Billed as “’An Experiment in Modern Music”, Whiteman’s classical/jazz concert had 26 different pieces on the programme. Gershwin’s piece was no. 25. The earlier works hadn’t always been successfully received and the ventilation system in the hall wasn’t working. Gershwin took his place at the piano and with that unmistakable wail on the clarinet, the fleeing audience was stopped in its tracks and a new era in classical music was born.

What’s been largely overlooked, however, is that Gershwin wrote another jazz concerto, the Second Rhapsody. In 1931, Gershwin was in Hollywood, writing music for the movies, when he was asked for a six-minute instrumental interlude for the movie Delicious, an early colour film set in Manhattan involving a newly arrived Scottish girl who falls in with a miscellaneous group of immigrant musicians.

"Delicious" film poster

“Delicious” film poster

Gershwin wrote more music than Fox Studios needed and nearly half of his music ended up on the editing room floor, but Gershwin took it to the recording studio on its own. It was given its concert premiere in January 1932 by the Boston Symphony Orchestra under Serge Koussevitzky, with Gershwin as soloist.

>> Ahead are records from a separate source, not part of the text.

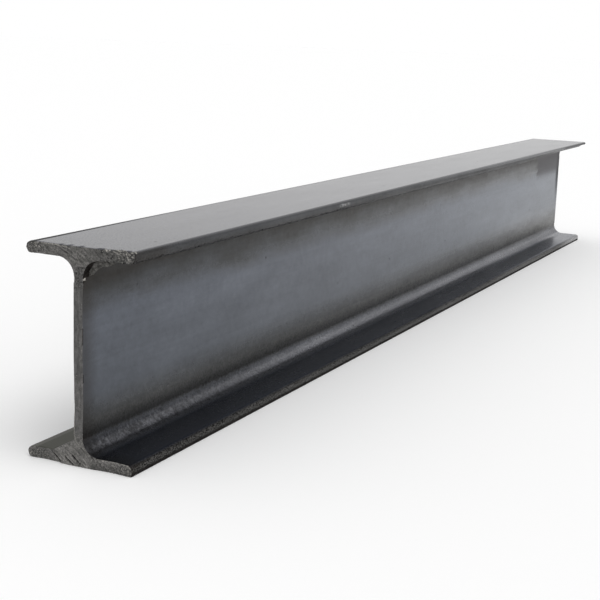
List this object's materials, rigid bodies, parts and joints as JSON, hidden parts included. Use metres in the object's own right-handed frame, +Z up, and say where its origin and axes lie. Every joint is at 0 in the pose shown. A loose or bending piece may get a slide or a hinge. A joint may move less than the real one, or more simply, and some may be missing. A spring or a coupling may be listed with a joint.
{
  "type": "steel i-beam",
  "caption": "Short length of light hot-rolled steel I-beam with parallel flanges, root fillets and rough torch-cut ends.",
  "frame": {"origin": "centre of the bottom flange's underside, halfway along the beam", "axes": "+X along the beam, away from the end with the slag; +Y across the flanges; +Z up, from the bottom flange to the top flange"},
  "size_m": [0.84, 0.056, 0.1],
  "materials": {
    "hot_rolled_steel": "hot-rolled, with a smooth blue-grey mill scale"
  },
  "bodies": {
    "root": {"i_beam": "hot_rolled_steel"}
  },
  "joints": []
}
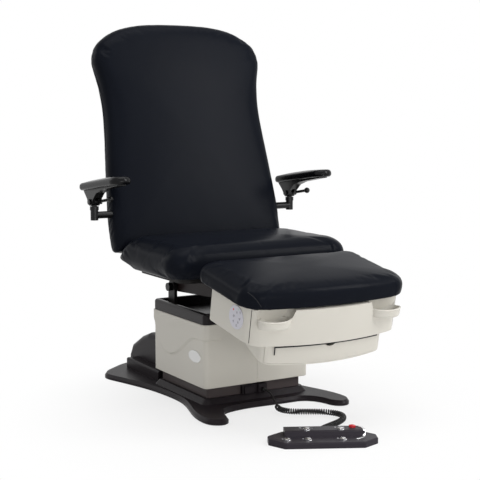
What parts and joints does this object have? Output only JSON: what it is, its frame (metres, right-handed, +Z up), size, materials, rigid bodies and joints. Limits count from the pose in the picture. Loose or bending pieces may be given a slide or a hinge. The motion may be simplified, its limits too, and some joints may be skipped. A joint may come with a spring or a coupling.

The most common version heard for the first 50 years after its composition was a re-orchestration done by Robert McBride, as commissioned by the music editor at Gershwin’s publisher. In this edition, Gershwin’s original vision has been simplified, voices reassigned (for example, the string quartet portion of the adagio was rescored for violin, clarinet, oboe, and cello), and former solo lines were now doubled. Also, 8 measures cut by Gershwin were added back in by McBride. The soloist is Gershwin’s friend, Oscar Levant (1906–1972).

Oscar Levant in An American in Paris 1951

Oscar Levant in An American in Paris, 1951

Various versions ended up in circulation – some cut down by Gershwin, some cut down by other editors – and it’s only since 1985, when conductor Michael Tilson Thomas started researching the original version that Gershwin wrote, that we start to approach the original. MTT recorded what he found with the San Francisco Symphony Orchestra in 1985.

The motifs are pure New York in the 1930s: the hammering motif at the beginning depicts riveters at work on the city’s skyscrapers, remember that the world’s tallest building, the Empire State Building, was begun in 1930 and completed in 1931, dominating the New York skyline until the World Trade Center towers eclipsed it in 1970.

Empire State Building, 2012

Empire State Building, 2012


Riveters at work

Riveters at work

This is what gave the work one of its earliest names: Rhapsody in Rivets. It was next given the title of New York Rhapsody, then Manhattan Rhapsody before Second Rhapsody came to the fore. In addition to the rivets, other elements of the city come in as well, with Latin rhythms providing a driving force along with the rivets. Jazz and blues also have their place. This performance by Freddy Kempf says it’s ‘in the original 1931 orchestration by the composer’.

Some blame the excessive percussive rhythms for the work’s lack of popularity, others for the lack of a definitive score that preserves Gershwin’s original ideas. The Gershwin family, as part of a larger project to create scholarly editions of Gershwin’s music in conjunction with the Library of Congress and the University of Michigan, is working on a definitive edition of the work that should help it get back onto the concert stage.